WORK TO COMPLETE:
Reproduce the data exactly.
--- START OF DATA EXCERPT ---
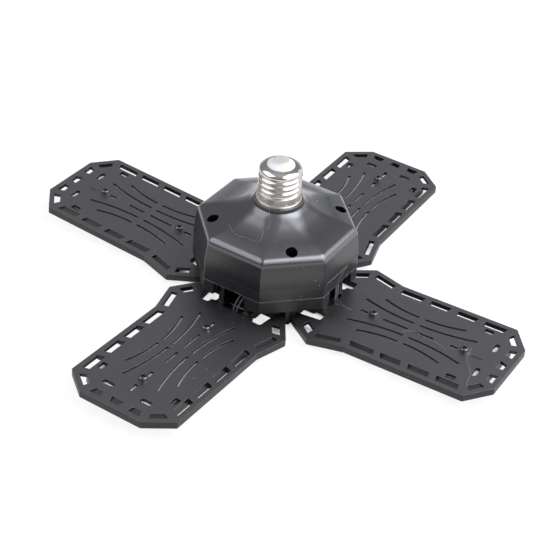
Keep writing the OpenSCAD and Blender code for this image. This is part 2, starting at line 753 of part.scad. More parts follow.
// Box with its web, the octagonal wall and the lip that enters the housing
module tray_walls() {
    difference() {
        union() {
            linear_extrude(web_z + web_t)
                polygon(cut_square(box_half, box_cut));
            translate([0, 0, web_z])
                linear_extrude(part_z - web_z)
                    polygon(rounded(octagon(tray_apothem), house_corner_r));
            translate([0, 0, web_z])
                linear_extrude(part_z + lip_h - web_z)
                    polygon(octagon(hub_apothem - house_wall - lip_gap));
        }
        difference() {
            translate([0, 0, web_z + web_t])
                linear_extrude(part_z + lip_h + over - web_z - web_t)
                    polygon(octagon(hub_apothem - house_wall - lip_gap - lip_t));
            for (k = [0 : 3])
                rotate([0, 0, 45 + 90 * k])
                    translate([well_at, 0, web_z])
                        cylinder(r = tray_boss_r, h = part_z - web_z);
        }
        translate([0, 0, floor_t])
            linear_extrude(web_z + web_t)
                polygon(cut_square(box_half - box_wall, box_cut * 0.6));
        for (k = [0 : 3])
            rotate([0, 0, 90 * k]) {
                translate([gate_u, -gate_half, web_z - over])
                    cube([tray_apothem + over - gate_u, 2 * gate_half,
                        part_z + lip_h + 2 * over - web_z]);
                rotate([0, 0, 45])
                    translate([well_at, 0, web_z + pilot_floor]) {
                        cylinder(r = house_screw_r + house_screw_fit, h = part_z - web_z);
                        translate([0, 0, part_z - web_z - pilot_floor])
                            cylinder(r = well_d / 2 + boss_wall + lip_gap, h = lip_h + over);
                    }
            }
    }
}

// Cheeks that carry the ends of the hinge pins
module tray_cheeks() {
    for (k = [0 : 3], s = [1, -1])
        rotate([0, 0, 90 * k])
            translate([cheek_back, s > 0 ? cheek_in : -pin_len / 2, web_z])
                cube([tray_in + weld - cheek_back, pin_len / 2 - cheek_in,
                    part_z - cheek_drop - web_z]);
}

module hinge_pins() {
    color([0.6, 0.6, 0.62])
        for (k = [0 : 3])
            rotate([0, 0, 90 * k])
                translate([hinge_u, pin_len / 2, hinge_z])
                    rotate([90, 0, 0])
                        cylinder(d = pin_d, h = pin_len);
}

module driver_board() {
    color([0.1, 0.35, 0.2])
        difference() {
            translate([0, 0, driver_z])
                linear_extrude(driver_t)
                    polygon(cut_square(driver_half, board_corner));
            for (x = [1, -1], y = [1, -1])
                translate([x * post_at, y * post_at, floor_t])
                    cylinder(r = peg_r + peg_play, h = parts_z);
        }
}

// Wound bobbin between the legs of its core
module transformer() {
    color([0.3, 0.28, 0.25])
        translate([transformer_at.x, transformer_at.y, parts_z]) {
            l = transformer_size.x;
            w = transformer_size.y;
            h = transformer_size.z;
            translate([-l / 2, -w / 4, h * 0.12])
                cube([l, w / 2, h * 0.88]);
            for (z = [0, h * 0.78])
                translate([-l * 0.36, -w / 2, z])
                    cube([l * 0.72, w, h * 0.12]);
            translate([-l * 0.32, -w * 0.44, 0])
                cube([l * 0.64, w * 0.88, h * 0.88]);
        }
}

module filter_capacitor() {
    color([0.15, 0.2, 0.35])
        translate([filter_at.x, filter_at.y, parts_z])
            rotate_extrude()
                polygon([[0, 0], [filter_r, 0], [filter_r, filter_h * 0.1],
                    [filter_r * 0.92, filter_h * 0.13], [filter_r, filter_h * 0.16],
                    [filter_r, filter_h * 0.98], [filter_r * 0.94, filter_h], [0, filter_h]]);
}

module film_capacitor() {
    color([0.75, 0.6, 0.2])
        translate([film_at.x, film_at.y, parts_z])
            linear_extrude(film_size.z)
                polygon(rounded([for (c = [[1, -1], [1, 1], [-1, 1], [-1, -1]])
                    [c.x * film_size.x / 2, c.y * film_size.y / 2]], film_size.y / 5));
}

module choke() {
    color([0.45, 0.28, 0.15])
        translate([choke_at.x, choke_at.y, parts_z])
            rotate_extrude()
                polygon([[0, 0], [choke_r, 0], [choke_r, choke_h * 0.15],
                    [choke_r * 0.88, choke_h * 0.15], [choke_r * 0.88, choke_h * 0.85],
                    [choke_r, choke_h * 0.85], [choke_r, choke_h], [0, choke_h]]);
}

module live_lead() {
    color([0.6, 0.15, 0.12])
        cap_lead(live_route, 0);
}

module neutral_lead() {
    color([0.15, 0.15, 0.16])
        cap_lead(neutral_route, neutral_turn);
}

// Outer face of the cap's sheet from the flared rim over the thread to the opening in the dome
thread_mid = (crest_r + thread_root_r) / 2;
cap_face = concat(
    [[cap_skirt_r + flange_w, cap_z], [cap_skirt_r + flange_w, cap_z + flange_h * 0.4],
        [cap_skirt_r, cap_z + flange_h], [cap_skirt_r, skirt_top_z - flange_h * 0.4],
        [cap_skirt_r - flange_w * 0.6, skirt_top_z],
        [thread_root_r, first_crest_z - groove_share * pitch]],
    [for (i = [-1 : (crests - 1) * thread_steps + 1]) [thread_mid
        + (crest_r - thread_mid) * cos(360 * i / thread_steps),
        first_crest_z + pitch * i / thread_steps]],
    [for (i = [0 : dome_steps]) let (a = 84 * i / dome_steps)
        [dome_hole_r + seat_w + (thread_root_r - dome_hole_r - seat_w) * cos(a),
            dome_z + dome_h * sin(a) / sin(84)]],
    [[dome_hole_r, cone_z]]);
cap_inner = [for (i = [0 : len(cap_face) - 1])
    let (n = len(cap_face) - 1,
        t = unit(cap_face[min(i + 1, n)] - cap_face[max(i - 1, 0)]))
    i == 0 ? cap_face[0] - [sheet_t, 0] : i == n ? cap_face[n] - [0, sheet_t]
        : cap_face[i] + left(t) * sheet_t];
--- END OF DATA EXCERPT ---
FULL RESPONSE:
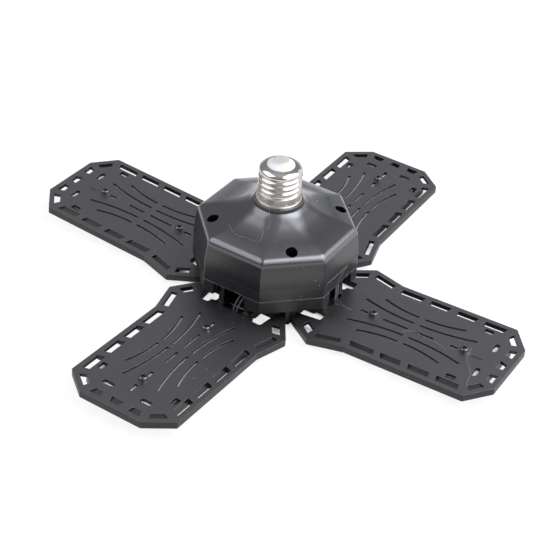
Keep writing the OpenSCAD and Blender code for this image. This is part 2, starting at line 753 of part.scad. More parts follow.
// Box with its web, the octagonal wall and the lip that enters the housing
module tray_walls() {
    difference() {
        union() {
            linear_extrude(web_z + web_t)
                polygon(cut_square(box_half, box_cut));
            translate([0, 0, web_z])
                linear_extrude(part_z - web_z)
                    polygon(rounded(octagon(tray_apothem), house_corner_r));
            translate([0, 0, web_z])
                linear_extrude(part_z + lip_h - web_z)
                    polygon(octagon(hub_apothem - house_wall - lip_gap));
        }
        difference() {
            translate([0, 0, web_z + web_t])
                linear_extrude(part_z + lip_h + over - web_z - web_t)
                    polygon(octagon(hub_apothem - house_wall - lip_gap - lip_t));
            for (k = [0 : 3])
                rotate([0, 0, 45 + 90 * k])
                    translate([well_at, 0, web_z])
                        cylinder(r = tray_boss_r, h = part_z - web_z);
        }
        translate([0, 0, floor_t])
            linear_extrude(web_z + web_t)
                polygon(cut_square(box_half - box_wall, box_cut * 0.6));
        for (k = [0 : 3])
            rotate([0, 0, 90 * k]) {
                translate([gate_u, -gate_half, web_z - over])
                    cube([tray_apothem + over - gate_u, 2 * gate_half,
                        part_z + lip_h + 2 * over - web_z]);
                rotate([0, 0, 45])
                    translate([well_at, 0, web_z + pilot_floor]) {
                        cylinder(r = house_screw_r + house_screw_fit, h = part_z - web_z);
                        translate([0, 0, part_z - web_z - pilot_floor])
                            cylinder(r = well_d / 2 + boss_wall + lip_gap, h = lip_h + over);
                    }
            }
    }
}

// Cheeks that carry the ends of the hinge pins
module tray_cheeks() {
    for (k = [0 : 3], s = [1, -1])
        rotate([0, 0, 90 * k])
            translate([cheek_back, s > 0 ? cheek_in : -pin_len / 2, web_z])
                cube([tray_in + weld - cheek_back, pin_len / 2 - cheek_in,
                    part_z - cheek_drop - web_z]);
}

module hinge_pins() {
    color([0.6, 0.6, 0.62])
        for (k = [0 : 3])
            rotate([0, 0, 90 * k])
                translate([hinge_u, pin_len / 2, hinge_z])
                    rotate([90, 0, 0])
                        cylinder(d = pin_d, h = pin_len);
}

module driver_board() {
    color([0.1, 0.35, 0.2])
        difference() {
            translate([0, 0, driver_z])
                linear_extrude(driver_t)
                    polygon(cut_square(driver_half, board_corner));
            for (x = [1, -1], y = [1, -1])
                translate([x * post_at, y * post_at, floor_t])
                    cylinder(r = peg_r + peg_play, h = parts_z);
        }
}

// Wound bobbin between the legs of its core
module transformer() {
    color([0.3, 0.28, 0.25])
        translate([transformer_at.x, transformer_at.y, parts_z]) {
            l = transformer_size.x;
            w = transformer_size.y;
            h = transformer_size.z;
            translate([-l / 2, -w / 4, h * 0.12])
                cube([l, w / 2, h * 0.88]);
            for (z = [0, h * 0.78])
                translate([-l * 0.36, -w / 2, z])
                    cube([l * 0.72, w, h * 0.12]);
            translate([-l * 0.32, -w * 0.44, 0])
                cube([l * 0.64, w * 0.88, h * 0.88]);
        }
}

module filter_capacitor() {
    color([0.15, 0.2, 0.35])
        translate([filter_at.x, filter_at.y, parts_z])
            rotate_extrude()
                polygon([[0, 0], [filter_r, 0], [filter_r, filter_h * 0.1],
                    [filter_r * 0.92, filter_h * 0.13], [filter_r, filter_h * 0.16],
                    [filter_r, filter_h * 0.98], [filter_r * 0.94, filter_h], [0, filter_h]]);
}

module film_capacitor() {
    color([0.75, 0.6, 0.2])
        translate([film_at.x, film_at.y, parts_z])
            linear_extrude(film_size.z)
                polygon(rounded([for (c = [[1, -1], [1, 1], [-1, 1], [-1, -1]])
                    [c.x * film_size.x / 2, c.y * film_size.y / 2]], film_size.y / 5));
}

module choke() {
    color([0.45, 0.28, 0.15])
        translate([choke_at.x, choke_at.y, parts_z])
            rotate_extrude()
                polygon([[0, 0], [choke_r, 0], [choke_r, choke_h * 0.15],
                    [choke_r * 0.88, choke_h * 0.15], [choke_r * 0.88, choke_h * 0.85],
                    [choke_r, choke_h * 0.85], [choke_r, choke_h], [0, choke_h]]);
}

module live_lead() {
    color([0.6, 0.15, 0.12])
        cap_lead(live_route, 0);
}

module neutral_lead() {
    color([0.15, 0.15, 0.16])
        cap_lead(neutral_route, neutral_turn);
}

// Outer face of the cap's sheet from the flared rim over the thread to the opening in the dome
thread_mid = (crest_r + thread_root_r) / 2;
cap_face = concat(
    [[cap_skirt_r + flange_w, cap_z], [cap_skirt_r + flange_w, cap_z + flange_h * 0.4],
        [cap_skirt_r, cap_z + flange_h], [cap_skirt_r, skirt_top_z - flange_h * 0.4],
        [cap_skirt_r - flange_w * 0.6, skirt_top_z],
        [thread_root_r, first_crest_z - groove_share * pitch]],
    [for (i = [-1 : (crests - 1) * thread_steps + 1]) [thread_mid
        + (crest_r - thread_mid) * cos(360 * i / thread_steps),
        first_crest_z + pitch * i / thread_steps]],
    [for (i = [0 : dome_steps]) let (a = 84 * i / dome_steps)
        [dome_hole_r + seat_w + (thread_root_r - dome_hole_r - seat_w) * cos(a),
            dome_z + dome_h * sin(a) / sin(84)]],
    [[dome_hole_r, cone_z]]);
cap_inner = [for (i = [0 : len(cap_face) - 1])
    let (n = len(cap_face) - 1,
        t = unit(cap_face[min(i + 1, n)] - cap_face[max(i - 1, 0)]))
    i == 0 ? cap_face[0] - [sheet_t, 0] : i == n ? cap_face[n] - [0, sheet_t]
        : cap_face[i] + left(t) * sheet_t];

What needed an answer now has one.